Already, the redemption requests have been pouring into hedge funds well ahead of the Sept. 30 deadline. But it’s not uncommon for investors to wait until the last moment to submit a redemption demand. Sources say at some funds investors are seeking to recoup about 10% of their money, which is relatively high. The trouble is that most managers don’t keep too much cash on hand. To comply with their investors wishes, hedge fund managers may have to start selling lots of stocks—a move that could push equity prices even lower in the coming months.

If a lot of stock is dumped, with little or no relation to the intrinsic merits of the equities themselves, and if you have some cash and a medium-term or longer horizon, maybe an unusual opportunity to buy is coming up. (But economics predicts that if it does arise, it won't last long. Be ready.)

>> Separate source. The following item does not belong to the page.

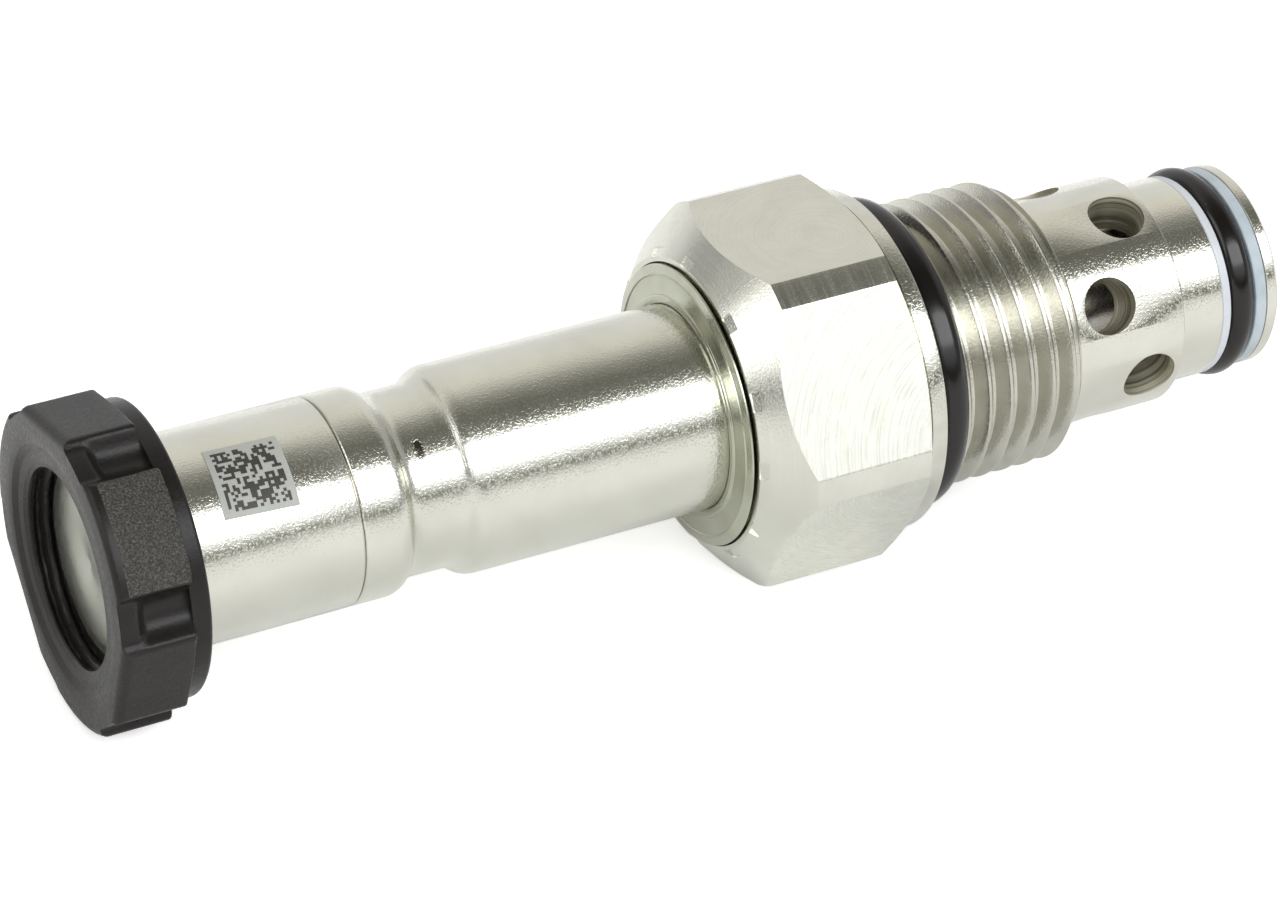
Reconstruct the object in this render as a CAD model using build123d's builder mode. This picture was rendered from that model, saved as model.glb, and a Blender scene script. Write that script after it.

An account of why risk management failed

From Saul Hansell in the New York Times:

“There was a willful designing of the systems to measure the risks in a certain way that would not necessarily pick up all the right risks,” said Gregg Berman, the co-head of the risk-management group at RiskMetrics, a software company spun out of JPMorgan. “They wanted to keep their capital base as stable as possible so that the limits they imposed on their trading desks and portfolio managers would be stable.”

One way they did this, Mr. Berman said, was to make sure the computer models looked at several years of trading history instead of just the last few months. The most important models calculate a measure known as Value at Risk — the amount of money you might lose in the worst plausible situation. They try to figure out what that worst case is by looking at how volatile markets have been in the past.

But since the markets were placid for several years (as mortgage bankers busily lent money to anyone with a pulse), the computers were slow to say that risk had increased as defaults started to rise.

It was like a weather forecaster in Houston last weekend talking about the onset of Hurricane Ike by giving the average wind speed for the previous month. [Emphasis added.]

My late father used to say, "To err is human, but to really screw up, you need a computer."